Dataset extract:
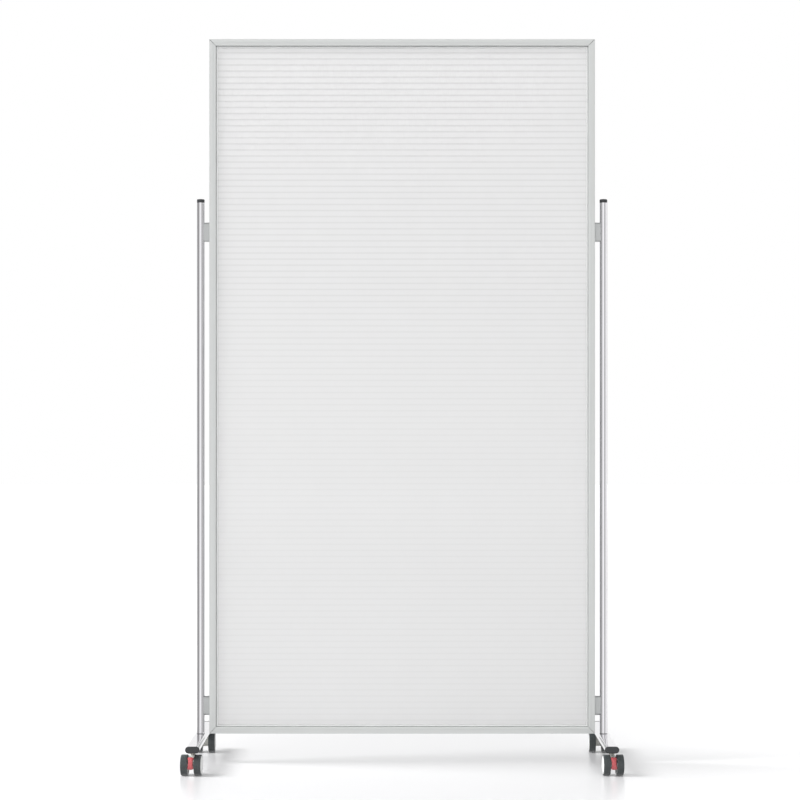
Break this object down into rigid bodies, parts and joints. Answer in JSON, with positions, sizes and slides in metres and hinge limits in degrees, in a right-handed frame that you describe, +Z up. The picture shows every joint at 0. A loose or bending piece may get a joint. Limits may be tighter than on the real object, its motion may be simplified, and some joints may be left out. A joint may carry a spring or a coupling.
{
  "type": "rolling partition",
  "caption": "Rolling room partition: framed ribbed multi-wall sheet between round uprights on flat-oval feet, with swivelling twin-wheel castors and brake levers.",
  "frame": {"origin": "on the floor under the middle of the panel, which is the bottom centre of the part's box", "axes": "+X to the right along the panel's width, -Y towards the viewer and the braked castors, +Z up"},
  "size_m": [1.1068, 0.5803, 1.875],
  "materials": {
    "anodised_rail": "satin natural anodised",
    "opal_sheet": "opal multi-wall polycarbonate, satin",
    "gasket_rubber": "matt grey glazing gasket",
    "zinc_inner": "die-cast zinc, as cast",
    "steel_fixing": "bright zinc-plated steel",
    "chromed_tube": "bright chrome plate",
    "bracket_grey": "silver-grey powder coat",
    "black_cap": "moulded, fine satin",
    "castor_grey": "moulded polyamide",
    "wheel_grey": "moulded polyamide, satin",
    "tyre_black": "soft non-marking tread",
    "brake_red": "moulded, slight gloss"
  },
  "bodies": {
    "frame": {"top_rail": "anodised_rail", "bottom_rail": "anodised_rail", "left_rail": "anodised_rail", "right_rail": "anodised_rail", "infill_sheet": "opal_sheet", "front_gasket": "gasket_rubber", "rear_gasket": "gasket_rubber", "corner_cleats": "zinc_inner", "cleat_screws": "steel_fixing", "nut_plates": "zinc_inner", "bracket_bolts": "steel_fixing", "bolt_hole_plugs": "chromed_tube", "upright_inserts": "zinc_inner", "upright_washers": "black_cap", "foot_bolts": "steel_fixing", "stem_sockets": "zinc_inner", "castor_stems": "steel_fixing", "left_upright": "chromed_tube", "right_upright": "chromed_tube", "left_upright_cap": "black_cap", "right_upright_cap": "black_cap", "left_foot": "chromed_tube", "right_foot": "chromed_tube", "lower_left_bracket": "bracket_grey", "lower_right_bracket": "bracket_grey", "upper_left_bracket": "bracket_grey", "upper_right_bracket": "bracket_grey", "front_left_foot_cap": "black_cap", "front_right_foot_cap": "black_cap", "rear_left_foot_cap": "black_cap", "rear_right_foot_cap": "black_cap"},
    "front_left_castor": {"front_left_castor_body": "castor_grey", "front_left_axle": "steel_fixing", "left_lever_pin": "steel_fixing"},
    "front_left_outer_roller": {"front_left_outer_wheel": "wheel_grey", "front_left_outer_tyre": "tyre_black"},
    "front_left_inner_roller": {"front_left_inner_wheel": "wheel_grey", "front_left_inner_tyre": "tyre_black"},
    "left_brake": {"left_brake_lever": "brake_red"},
    "front_right_castor": {"front_right_castor_body": "castor_grey", "front_right_axle": "steel_fixing", "right_lever_pin": "steel_fixing"},
    "front_right_outer_roller": {"front_right_outer_wheel": "wheel_grey", "front_right_outer_tyre": "tyre_black"},
    "front_right_inner_roller": {"front_right_inner_wheel": "wheel_grey", "front_right_inner_tyre": "tyre_black"},
    "right_brake": {"right_brake_lever": "brake_red"},
    "rear_left_castor": {"rear_left_castor_body": "castor_grey", "rear_left_axle": "steel_fixing"},
    "rear_left_outer_roller": {"rear_left_outer_wheel": "wheel_grey", "rear_left_outer_tyre": "tyre_black"},
    "rear_left_inner_roller": {"rear_left_inner_wheel": "wheel_grey", "rear_left_inner_tyre": "tyre_black"},
    "rear_right_castor": {"rear_right_castor_body": "castor_grey", "rear_right_axle": "steel_fixing"},
    "rear_right_outer_roller": {"rear_right_outer_wheel": "wheel_grey", "rear_right_outer_tyre": "tyre_black"},
    "rear_right_inner_roller": {"rear_right_inner_wheel": "wheel_grey", "rear_right_inner_tyre": "tyre_black"}
  },
  "joints": [
    {"name": "front_left_swivel", "type": "hinge", "parent": "frame", "child": "front_left_castor", "pos_m": [-0.525, -0.238, 0.045], "axis": [0, 0, 1], "continuous": true},
    {"name": "front_left_outer_spin", "type": "hinge", "parent": "front_left_castor", "child": "front_left_outer_roller", "pos_m": [-0.54324, -0.26193, 0.026], "axis": [0.9981, -0.061, 0], "continuous": true},
    {"name": "front_left_inner_spin", "type": "hinge", "parent": "front_left_castor", "child": "front_left_inner_roller", "pos_m": [-0.50981, -0.26398, 0.026], "axis": [0.9981, -0.061, 0], "continuous": true},
    {"name": "left_brake_tilt", "type": "hinge", "parent": "front_left_castor", "child": "left_brake", "pos_m": [-0.52731, -0.27577, 0.03017], "axis": [0.9981, -0.061, 0], "range_deg": [-10, 0]},
    {"name": "front_right_swivel", "type": "hinge", "parent": "frame", "child": "front_right_castor", "pos_m": [0.525, -0.238, 0.045], "axis": [0, 0, 1], "continuous": true},
    {"name": "front_right_outer_spin", "type": "hinge", "parent": "front_right_castor", "child": "front_right_outer_roller", "pos_m": [0.54324, -0.26193, 0.026], "axis": [0.9981, 0.061, 0], "continuous": true},
    {"name": "front_right_inner_spin", "type": "hinge", "parent": "front_right_castor", "child": "front_right_inner_roller", "pos_m": [0.50981, -0.26398, 0.026], "axis": [0.9981, 0.061, 0], "continuous": true},
    {"name": "right_brake_tilt", "type": "hinge", "parent": "front_right_castor", "child": "right_brake", "pos_m": [0.52731, -0.27577, 0.03017], "axis": [0.9981, 0.061, 0], "range_deg": [-10, 0]},
    {"name": "rear_left_swivel", "type": "hinge", "parent": "frame", "child": "rear_left_castor", "pos_m": [-0.525, 0.238, 0.045], "axis": [0, 0, 1], "continuous": true},
    {"name": "rear_left_outer_spin", "type": "hinge", "parent": "rear_left_castor", "child": "rear_left_outer_roller", "pos_m": [-0.54175, 0.213, 0.026], "axis": [1, 0, 0], "continuous": true},
    {"name": "rear_left_inner_spin", "type": "hinge", "parent": "rear_left_castor", "child": "rear_left_inner_roller", "pos_m": [-0.50825, 0.213, 0.026], "axis": [1, 0, 0], "continuous": true},
    {"name": "rear_right_swivel", "type": "hinge", "parent": "frame", "child": "rear_right_castor", "pos_m": [0.525, 0.238, 0.045], "axis": [0, 0, 1], "continuous": true},
    {"name": "rear_right_outer_spin", "type": "hinge", "parent": "rear_right_castor", "child": "rear_right_outer_roller", "pos_m": [0.54175, 0.213, 0.026], "axis": [1, 0, 0], "continuous": true},
    {"name": "rear_right_inner_spin", "type": "hinge", "parent": "rear_right_castor", "child": "rear_right_inner_roller", "pos_m": [0.50825, 0.213, 0.026], "axis": [1, 0, 0], "continuous": true}
  ]
}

What you need to do: Extract all lines as given.

Problem solution:
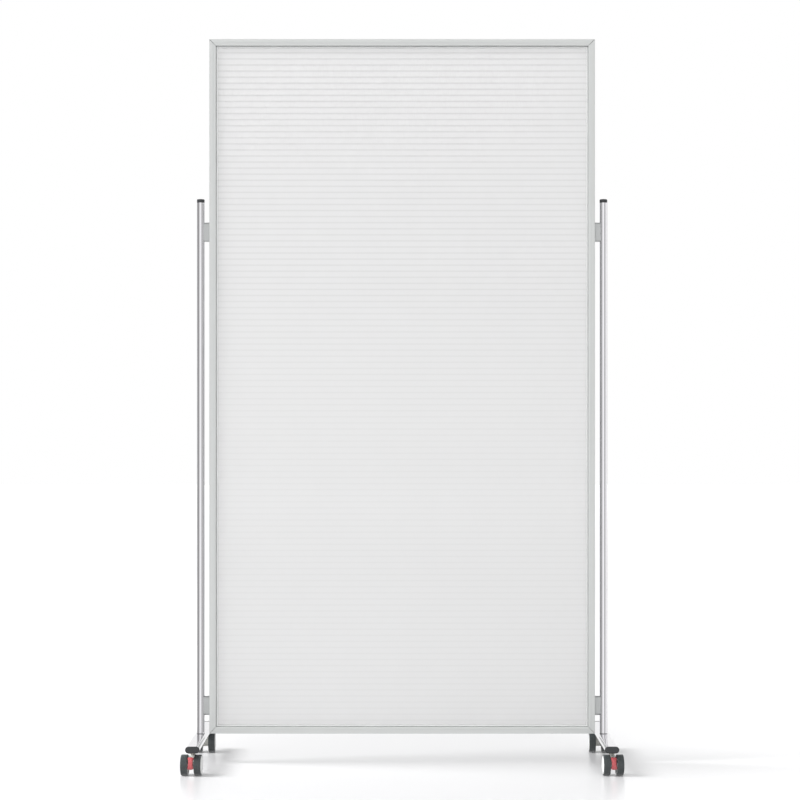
Break this object down into rigid bodies, parts and joints. Answer in JSON, with positions, sizes and slides in metres and hinge limits in degrees, in a right-handed frame that you describe, +Z up. The picture shows every joint at 0. A loose or bending piece may get a joint. Limits may be tighter than on the real object, its motion may be simplified, and some joints may be left out. A joint may carry a spring or a coupling.
{
  "type": "rolling partition",
  "caption": "Rolling room partition: framed ribbed multi-wall sheet between round uprights on flat-oval feet, with swivelling twin-wheel castors and brake levers.",
  "frame": {"origin": "on the floor under the middle of the panel, which is the bottom centre of the part's box", "axes": "+X to the right along the panel's width, -Y towards the viewer and the braked castors, +Z up"},
  "size_m": [1.1068, 0.5803, 1.875],
  "materials": {
    "anodised_rail": "satin natural anodised",
    "opal_sheet": "opal multi-wall polycarbonate, satin",
    "gasket_rubber": "matt grey glazing gasket",
    "zinc_inner": "die-cast zinc, as cast",
    "steel_fixing": "bright zinc-plated steel",
    "chromed_tube": "bright chrome plate",
    "bracket_grey": "silver-grey powder coat",
    "black_cap": "moulded, fine satin",
    "castor_grey": "moulded polyamide",
    "wheel_grey": "moulded polyamide, satin",
    "tyre_black": "soft non-marking tread",
    "brake_red": "moulded, slight gloss"
  },
  "bodies": {
    "frame": {"top_rail": "anodised_rail", "bottom_rail": "anodised_rail", "left_rail": "anodised_rail", "right_rail": "anodised_rail", "infill_sheet": "opal_sheet", "front_gasket": "gasket_rubber", "rear_gasket": "gasket_rubber", "corner_cleats": "zinc_inner", "cleat_screws": "steel_fixing", "nut_plates": "zinc_inner", "bracket_bolts": "steel_fixing", "bolt_hole_plugs": "chromed_tube", "upright_inserts": "zinc_inner", "upright_washers": "black_cap", "foot_bolts": "steel_fixing", "stem_sockets": "zinc_inner", "castor_stems": "steel_fixing", "left_upright": "chromed_tube", "right_upright": "chromed_tube", "left_upright_cap": "black_cap", "right_upright_cap": "black_cap", "left_foot": "chromed_tube", "right_foot": "chromed_tube", "lower_left_bracket": "bracket_grey", "lower_right_bracket": "bracket_grey", "upper_left_bracket": "bracket_grey", "upper_right_bracket": "bracket_grey", "front_left_foot_cap": "black_cap", "front_right_foot_cap": "black_cap", "rear_left_foot_cap": "black_cap", "rear_right_foot_cap": "black_cap"},
    "front_left_castor": {"front_left_castor_body": "castor_grey", "front_left_axle": "steel_fixing", "left_lever_pin": "steel_fixing"},
    "front_left_outer_roller": {"front_left_outer_wheel": "wheel_grey", "front_left_outer_tyre": "tyre_black"},
    "front_left_inner_roller": {"front_left_inner_wheel": "wheel_grey", "front_left_inner_tyre": "tyre_black"},
    "left_brake": {"left_brake_lever": "brake_red"},
    "front_right_castor": {"front_right_castor_body": "castor_grey", "front_right_axle": "steel_fixing", "right_lever_pin": "steel_fixing"},
    "front_right_outer_roller": {"front_right_outer_wheel": "wheel_grey", "front_right_outer_tyre": "tyre_black"},
    "front_right_inner_roller": {"front_right_inner_wheel": "wheel_grey", "front_right_inner_tyre": "tyre_black"},
    "right_brake": {"right_brake_lever": "brake_red"},
    "rear_left_castor": {"rear_left_castor_body": "castor_grey", "rear_left_axle": "steel_fixing"},
    "rear_left_outer_roller": {"rear_left_outer_wheel": "wheel_grey", "rear_left_outer_tyre": "tyre_black"},
    "rear_left_inner_roller": {"rear_left_inner_wheel": "wheel_grey", "rear_left_inner_tyre": "tyre_black"},
    "rear_right_castor": {"rear_right_castor_body": "castor_grey", "rear_right_axle": "steel_fixing"},
    "rear_right_outer_roller": {"rear_right_outer_wheel": "wheel_grey", "rear_right_outer_tyre": "tyre_black"},
    "rear_right_inner_roller": {"rear_right_inner_wheel": "wheel_grey", "rear_right_inner_tyre": "tyre_black"}
  },
  "joints": [
    {"name": "front_left_swivel", "type": "hinge", "parent": "frame", "child": "front_left_castor", "pos_m": [-0.525, -0.238, 0.045], "axis": [0, 0, 1], "continuous": true},
    {"name": "front_left_outer_spin", "type": "hinge", "parent": "front_left_castor", "child": "front_left_outer_roller", "pos_m": [-0.54324, -0.26193, 0.026], "axis": [0.9981, -0.061, 0], "continuous": true},
    {"name": "front_left_inner_spin", "type": "hinge", "parent": "front_left_castor", "child": "front_left_inner_roller", "pos_m": [-0.50981, -0.26398, 0.026], "axis": [0.9981, -0.061, 0], "continuous": true},
    {"name": "left_brake_tilt", "type": "hinge", "parent": "front_left_castor", "child": "left_brake", "pos_m": [-0.52731, -0.27577, 0.03017], "axis": [0.9981, -0.061, 0], "range_deg": [-10, 0]},
    {"name": "front_right_swivel", "type": "hinge", "parent": "frame", "child": "front_right_castor", "pos_m": [0.525, -0.238, 0.045], "axis": [0, 0, 1], "continuous": true},
    {"name": "front_right_outer_spin", "type": "hinge", "parent": "front_right_castor", "child": "front_right_outer_roller", "pos_m": [0.54324, -0.26193, 0.026], "axis": [0.9981, 0.061, 0], "continuous": true},
    {"name": "front_right_inner_spin", "type": "hinge", "parent": "front_right_castor", "child": "front_right_inner_roller", "pos_m": [0.50981, -0.26398, 0.026], "axis": [0.9981, 0.061, 0], "continuous": true},
    {"name": "right_brake_tilt", "type": "hinge", "parent": "front_right_castor", "child": "right_brake", "pos_m": [0.52731, -0.27577, 0.03017], "axis": [0.9981, 0.061, 0], "range_deg": [-10, 0]},
    {"name": "rear_left_swivel", "type": "hinge", "parent": "frame", "child": "rear_left_castor", "pos_m": [-0.525, 0.238, 0.045], "axis": [0, 0, 1], "continuous": true},
    {"name": "rear_left_outer_spin", "type": "hinge", "parent": "rear_left_castor", "child": "rear_left_outer_roller", "pos_m": [-0.54175, 0.213, 0.026], "axis": [1, 0, 0], "continuous": true},
    {"name": "rear_left_inner_spin", "type": "hinge", "parent": "rear_left_castor", "child": "rear_left_inner_roller", "pos_m": [-0.50825, 0.213, 0.026], "axis": [1, 0, 0], "continuous": true},
    {"name": "rear_right_swivel", "type": "hinge", "parent": "frame", "child": "rear_right_castor", "pos_m": [0.525, 0.238, 0.045], "axis": [0, 0, 1], "continuous": true},
    {"name": "rear_right_outer_spin", "type": "hinge", "parent": "rear_right_castor", "child": "rear_right_outer_roller", "pos_m": [0.54175, 0.213, 0.026], "axis": [1, 0, 0], "continuous": true},
    {"name": "rear_right_inner_spin", "type": "hinge", "parent": "rear_right_castor", "child": "rear_right_inner_roller", "pos_m": [0.50825, 0.213, 0.026], "axis": [1, 0, 0], "continuous": true}
  ]
}